A Ernesto nunca le gustaron los abogados, prefería los forenses.
De pequeño le gustaba más oir el «mira que eres gilipollas» de después, que el «ni se te ocurra» de antes.
Olió el tufo de la muerte cuando su retrovisor derecho pasó a tres centímetros del pilar de un viaducto cualquiera.
La adrenalina suplió su abstemia absoluta de cualquier tipo de drogas desde su nacimiento. Claro que hay drogas que superan la sensación de ir a 290 km/h rozando los bordes. Pero a Ernesto no le iban las drogas, le iba la prisa. Por eso iba tan rápido.
Un Clío no alcanza esa velocidad ni cayendo desde un acantilado.
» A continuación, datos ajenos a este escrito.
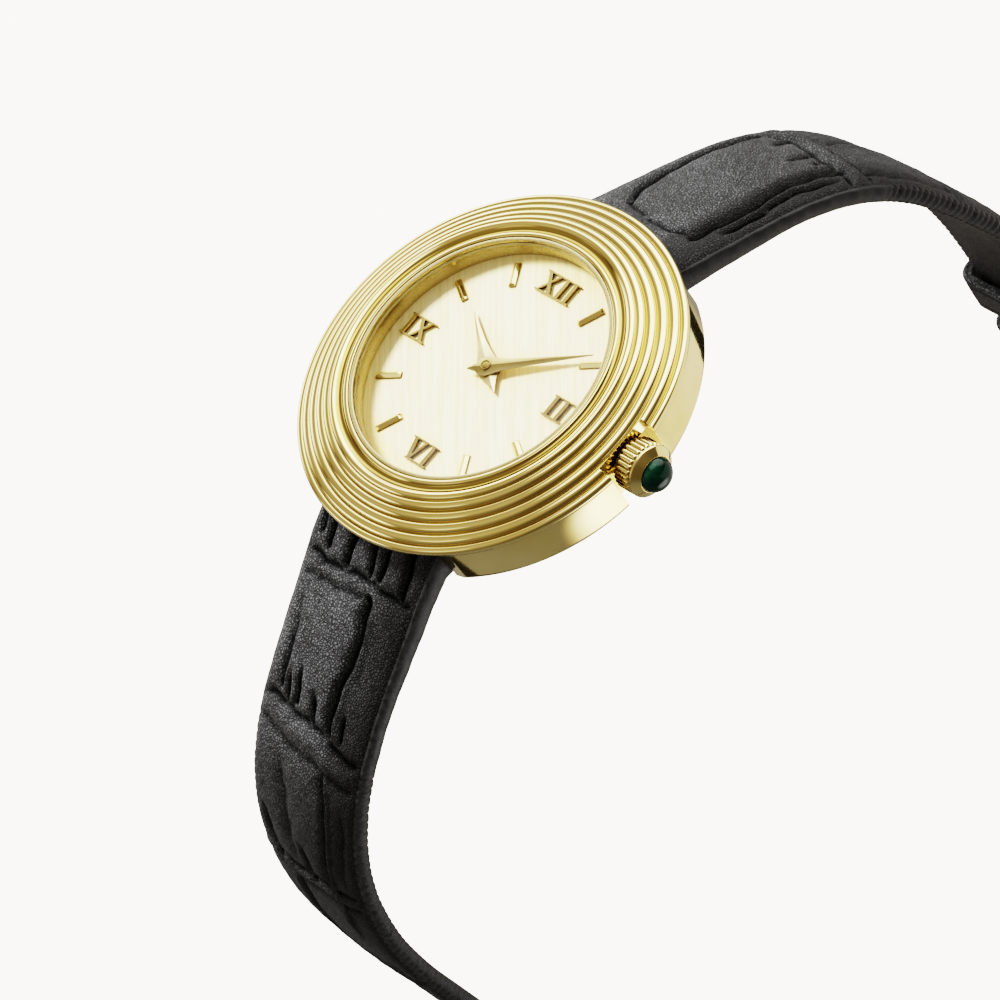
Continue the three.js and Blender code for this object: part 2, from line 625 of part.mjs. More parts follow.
// Lofts the padded section along a path; side is 1 toward 12 o'clock, -1 toward 6.
function strapBody(path, side, halfWidths, thicknesses) {
  const lengths = arcLengths(path);
  const last = path.length - 1;
  const rings = path.map(([y, z], i) => {
    const [y0, z0] = path[Math.max(0, i - 1)];
    const [y1, z1] = path[Math.min(last, i + 1)];
    const span = Math.hypot(y1 - y0, z1 - z0);
    const outward = [-(z1 - z0) / span, (y1 - y0) / span]; // up at the case, off the wrist beyond
    const half = valueAt(lengths[i], halfWidths);
    const thick = valueAt(lengths[i], thicknesses);
    const pad = valueAt(lengths[i], PADDING);
    // [x, height over the outer edge line]
    const section = [
      [-half, 0], [-half + 0.9, pad], [half - 0.9, pad], [half, 0],
      [half, -(thick - 0.25)], [half - 0.3, -thick],
      [-half + 0.3, -thick], [-half, -(thick - 0.25)],
    ];
    return section.map(([x, h]) => [x, side * (y + outward[0] * h), z + outward[1] * h]);
  });
  const [first, end] = [rings[0], rings[last]];
  const count = first.length;
  const triangles = [];
  for (let i = 0; i < last; i++) {
    const [near, far] = [rings[i], rings[i + 1]];
    for (let j = 0; j < count; j++) {
      const k = (j + 1) % count;
      triangles.push([near[j], far[j], far[k]], [near[j], far[k], near[k]]);
    }
  }
  for (let j = 1; j + 1 < count; j++) {
    triangles.push([first[0], first[j], first[j + 1]], [end[0], end[j + 1], end[j]]);
  }
  return faceted(triangles);
}

// Loop end round the spring bar, and the bore for the bar.
const barLoop = (side) => crossRod(1.15, STRAP_HALF_LUG, barAxis(side), 24);
const barBore = (side) => crossRod(0.8, 8, barAxis(side), 20);

// The buckle hangs at the end of the 12 o'clock half.
const BUCKLE_AXIS = [BUCKLE_Y, BUCKLE_Z];
const STRAP_END_Y = BUCKLE_Y + 0.7; // outer edge line of that half's straight end
const buckleBore = () => crossRod(0.58, 8, BUCKLE_AXIS, 16);

function strap12() {
  const buckleLoop = crossRod(1.05, STRAP_HALF_END, BUCKLE_AXIS, 20);
  const filler = box(
    -STRAP_HALF_END, STRAP_HALF_END,
    BUCKLE_Y - 0.7, STRAP_END_Y,
    BUCKLE_Z + 0.2, BUCKLE_Z + 1.7,
  );
  const tangSlot = box(
    -0.85, 0.85,
    BUCKLE_Y - 2.6, BUCKLE_Y + 2.4,
    BUCKLE_Z - 1.9, BUCKLE_Z + 2.2,
  );
  const body = strapBody(PATH_12, 1, HALF_WIDTH_12, THICKNESS_12);
  return cut(join([body, barLoop(1), buckleLoop, filler]), barBore(1), buckleBore(), tangSlot);
}
addPart("strap_12", "leather", strap12());

// Tang holes along the tail, square to the strap.
const TANG_HOLES = { count: 6, first: 61, pitch: 6.2, radius: 0.62 };

function tangHole(distance) {
  const lengths = arcLengths(PATH_6);
  const i = lengths.findIndex((length) => length >= distance);
  const part = (distance - lengths[i - 1]) / (lengths[i] - lengths[i - 1]);
  const [y0, z0] = PATH_6[i - 1];
  const [y1, z1] = PATH_6[i];
  const geometry = new THREE.CylinderGeometry(TANG_HOLES.radius, TANG_HOLES.radius, 6, 12);
  geometry.rotateX(Math.PI / 2);
  geometry.rotateX(-Math.atan2(z1 - z0, y1 - y0));
  return solid(geometry.translate(0, -(y0 + (y1 - y0) * part), z0 + (z1 - z0) * part));
}

function strap6() {
  const { count, first, pitch } = TANG_HOLES;
  const holes = Array.from({ length: count }, (_, i) => tangHole(first + i * pitch));
  const body = strapBody(PATH_6, -1, HALF_WIDTH_6, THICKNESS_6);
  return cut(join([body, barLoop(-1)]), barBore(-1), ...holes);
}
addPart("strap_6", "leather", strap6());

// Keepers: thin leather loops round the 12 o'clock half, one sewn, one loose.
function keeper(z, half, slack) {
  const wristY = STRAP_END_Y - END_THICKNESS - slack;
  return cut(
    box(-half - 0.9, half + 0.9, wristY - 1.0, STRAP_END_Y + 2.7, z - 2, z + 2),
    box(-half - 0.12, half + 0.12, wristY - 0.22, STRAP_END_Y + 1.95, z - 3, z + 3),
  );
}
addPart("keeper_fixed", "leather", keeper(BUCKLE_Z + 6.3, 5.12, 0));
addPart("keeper_free", "leather", keeper(BUCKLE_Z + 13.6, 5.45, 0.15));

// ---- buckle ----
addPart("buckle_bar", "steel", crossRod(0.5, 6.5, BUCKLE_AXIS, 16));

// Quarter arc in four steps, clockwise from a start angle in quarter turns.
function quarterArc(x, y, radius, startQuarter) {
  return Array.from({ length: 5 }, (_, i) => {
    const [dx, dy] = polar(radius, ((startQuarter - i / 4) * Math.PI) / 2);
    return [x + dx, y + dy];
  });
}

// U-shaped frame, open at the top, drawn as [x, height over the bar] and then stood upright.
function buckleFrame() {
  const outerHalf = 6.9;
  const outerBottom = -9.6;
  const outerCorner = 1.6;
  const topCorner = 0.6;
  const innerHalf = 5.7;
  const innerBottom = -7.9;
  const innerCorner = 1.0;
  const bottomCorners = (half, bottom, radius) => [
    ...quarterArc(half - radius, bottom + radius, radius, 0),
    ...quarterArc(-(half - radius), bottom + radius, radius, -1),
  ];
  const outer = [
    ...quarterArc(outerHalf - topCorner, 0.9, topCorner, 1),
    ...bottomCorners(outerHalf, outerBottom, outerCorner),
    ...quarterArc(-(outerHalf - topCorner), 0.9, topCorner, 2),
  ];
  const inner = [
    [innerHalf, 3], [innerHalf, -6.4],
    ...bottomCorners(innerHalf, innerBottom, innerCorner),
    [-innerHalf, 3],
  ];
  const geometry = geometryOf(cut(plate(outer, -0.75, 0.9), plate(inner, -3, 3)));
  geometry.rotateX(Math.PI / 2);
  geometry.translate(0, ...BUCKLE_AXIS);
  return cut(solid(geometry), crossRod(0.54, 6.56, BUCKLE_AXIS, 16));
}
addPart("buckle_frame", "gold", buckleFrame());

// Tang: a barrel round the bar and a flat pin that crosses the frame.
function buckleTang() {
  const half = 0.7;
  const barrel = crossRod(0.95, half, BUCKLE_AXIS, 16);
  const pin = box(-half, half, BUCKLE_Y + 0.8, BUCKLE_Y + 1.15, BUCKLE_Z - 9.5, BUCKLE_Z + 0.2);
  return cut(join([barrel, pin]), buckleBore());
}
addPart("buckle_tang", "gold", buckleTang());

export default root;
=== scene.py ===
"""Gold wristwatch on a black crocodile strap, over a glowing studio floor.

Model frame: metres, +Z out of the dial, +Y toward 12 o'clock, +X toward 3 o'clock and the crown.
Shapes are drawn in millimetres from the centre of the dial top, and to_model() moves them into
the model frame. Shader lengths are metres unless a name ends in _mm.
"""

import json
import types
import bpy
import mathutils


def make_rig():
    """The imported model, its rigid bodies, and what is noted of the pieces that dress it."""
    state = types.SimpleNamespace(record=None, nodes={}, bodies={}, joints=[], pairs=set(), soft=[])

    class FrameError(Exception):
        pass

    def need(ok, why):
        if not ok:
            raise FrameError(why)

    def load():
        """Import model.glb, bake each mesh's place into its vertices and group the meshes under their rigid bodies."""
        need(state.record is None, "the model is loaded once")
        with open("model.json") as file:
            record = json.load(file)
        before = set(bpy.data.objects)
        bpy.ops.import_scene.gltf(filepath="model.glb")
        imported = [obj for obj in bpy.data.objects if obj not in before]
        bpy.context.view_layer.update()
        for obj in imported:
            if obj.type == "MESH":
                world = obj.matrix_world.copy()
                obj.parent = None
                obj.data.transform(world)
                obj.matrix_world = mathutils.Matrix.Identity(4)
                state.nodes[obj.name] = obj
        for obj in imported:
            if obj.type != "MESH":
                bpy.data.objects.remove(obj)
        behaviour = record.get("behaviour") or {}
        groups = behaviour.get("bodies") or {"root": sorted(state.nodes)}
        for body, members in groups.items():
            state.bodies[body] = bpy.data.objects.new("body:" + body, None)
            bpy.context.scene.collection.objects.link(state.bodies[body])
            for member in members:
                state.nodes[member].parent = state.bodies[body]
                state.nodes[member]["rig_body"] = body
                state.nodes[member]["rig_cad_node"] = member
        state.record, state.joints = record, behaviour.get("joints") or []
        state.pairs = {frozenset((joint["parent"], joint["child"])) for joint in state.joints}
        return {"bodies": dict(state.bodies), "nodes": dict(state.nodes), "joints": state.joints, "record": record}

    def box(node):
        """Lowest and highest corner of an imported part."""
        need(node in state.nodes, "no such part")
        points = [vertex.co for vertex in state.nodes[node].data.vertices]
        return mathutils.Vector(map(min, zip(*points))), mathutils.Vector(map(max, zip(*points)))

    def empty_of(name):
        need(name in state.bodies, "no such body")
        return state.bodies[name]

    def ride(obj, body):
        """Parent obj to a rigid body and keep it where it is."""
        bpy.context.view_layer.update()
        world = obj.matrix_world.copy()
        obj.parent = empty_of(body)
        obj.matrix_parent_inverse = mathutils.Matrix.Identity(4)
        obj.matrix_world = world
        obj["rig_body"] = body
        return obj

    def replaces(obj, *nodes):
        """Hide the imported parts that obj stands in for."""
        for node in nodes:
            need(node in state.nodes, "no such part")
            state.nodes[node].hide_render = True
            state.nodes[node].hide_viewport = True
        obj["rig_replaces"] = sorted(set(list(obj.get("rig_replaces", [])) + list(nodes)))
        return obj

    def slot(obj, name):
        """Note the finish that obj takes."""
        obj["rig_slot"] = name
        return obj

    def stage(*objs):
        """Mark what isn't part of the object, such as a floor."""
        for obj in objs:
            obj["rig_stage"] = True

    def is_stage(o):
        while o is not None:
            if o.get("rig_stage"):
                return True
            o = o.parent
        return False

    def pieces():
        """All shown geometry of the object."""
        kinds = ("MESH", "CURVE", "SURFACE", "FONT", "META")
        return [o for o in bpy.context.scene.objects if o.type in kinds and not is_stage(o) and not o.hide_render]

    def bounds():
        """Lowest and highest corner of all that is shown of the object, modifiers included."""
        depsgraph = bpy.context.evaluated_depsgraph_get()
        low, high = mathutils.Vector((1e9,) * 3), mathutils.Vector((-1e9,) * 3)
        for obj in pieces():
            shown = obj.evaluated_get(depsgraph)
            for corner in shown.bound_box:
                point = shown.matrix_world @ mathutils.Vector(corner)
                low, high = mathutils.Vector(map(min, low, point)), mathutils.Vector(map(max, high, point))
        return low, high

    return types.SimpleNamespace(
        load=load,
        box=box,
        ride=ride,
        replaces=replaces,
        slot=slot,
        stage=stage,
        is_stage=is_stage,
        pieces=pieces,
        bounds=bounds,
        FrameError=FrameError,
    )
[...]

Era un Maserati. Sí. Ernesto era rico.
El Waze le avisó de retención a diez kilómetros. ¡Mierda! Aunque pensó que podría resolverse antes de llegar ahí. Pero a su velocidad eran dos minutos y poco.
El Maserati calmó su rugido al unirse al atasco. Ernesto tiró el hígado por la ventanilla. Ya iba a ser tarde. No llegaría fresco. Sintió que el tiempo se le estampaba contra la cara. Debería conseguir otro hígado más cerca de la clínica. No sería difícil. Cada persona tiene uno. Pero sus ojos amarillentos reflejados en el retrovisor le avisaron de que cada vez tenía más prisa.